Erarta Museum presents an exhibition of sculptures by the modern-day classic whose masterpieces grace the Tretyakov Gallery, the Pushkin State Museum of Fine Arts, the Russian Museum, and the streets of many cities.
Numerous monumental compositions sculpted by Georgy Frangulyan include the Peter the Great sculpture in Antwerp, Alexander Pushkin monument in Brussels, allegorical figures crowning the Russian Academy of Sciences building, monuments to Bulat Okudzhava, Joseph Brodsky, Dmitry Shostakovich and Anatoly Tarasov in Moscow, Empress Elizabeth of Russia in Baltiysk, Isaac Babel in Odessa, and Albert Einstein in Israel. The unique sculptural composition The Barque of Dante showing Dante and Virgil on their otherworldly journey was installed in Venice in 2007 directly on the surface of the lagoon between Fondamenta Nuove and San Michele island. Frangulyan’s monument to the victims of political persecution, Wall of Grief, was the first national memorial to those killed during the Stalinist repressions. The expressive power and depth of the monument put it on a par with the world’s most celebrated memorials.

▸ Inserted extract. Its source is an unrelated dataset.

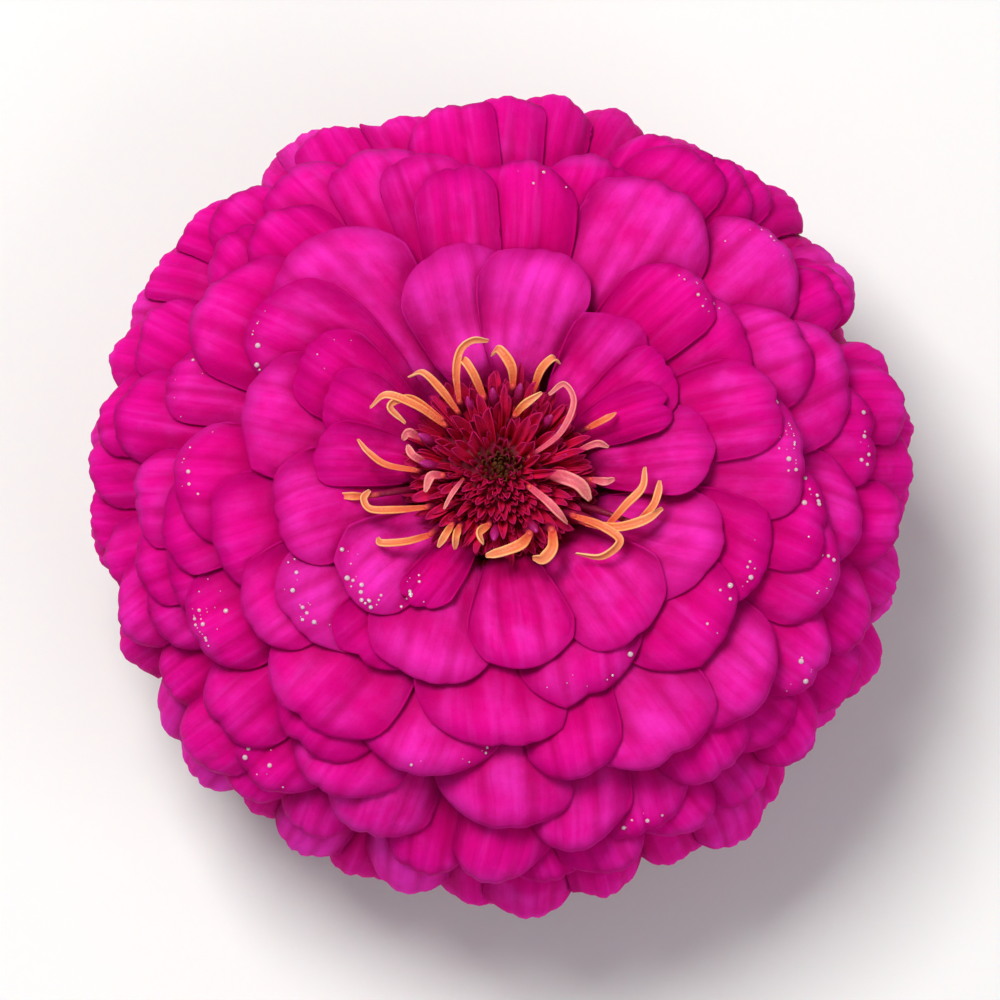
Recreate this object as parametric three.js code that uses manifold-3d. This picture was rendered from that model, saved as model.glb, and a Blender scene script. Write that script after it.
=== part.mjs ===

Georgy Frangulyan creates indoor and monumental sculptures using a wide range of materials including bronze, marble, wood, ceramics and glass, as well as drawings and paintings. A distinctive feature of Frangulyan’s creative method is his constant search for new figurative solutions reflecting and organizing the surrounding space. At the same time, the sculptor subscribes to the opinion that the monumental nature of artworks lies not in their physical dimensions, but in the spatial idea that underpins them. If architecture and sense of scale are present, the artwork itself can be of any size.
The Solid Line exhibition at Erarta Museum will showcase Georgy Frangulyan’s indoor sculptures featuring different styles and materials and united by a single idea: a sculpture can shape its environment first and foremost through the expressive nature of its form, and only secondarily through its subject matter.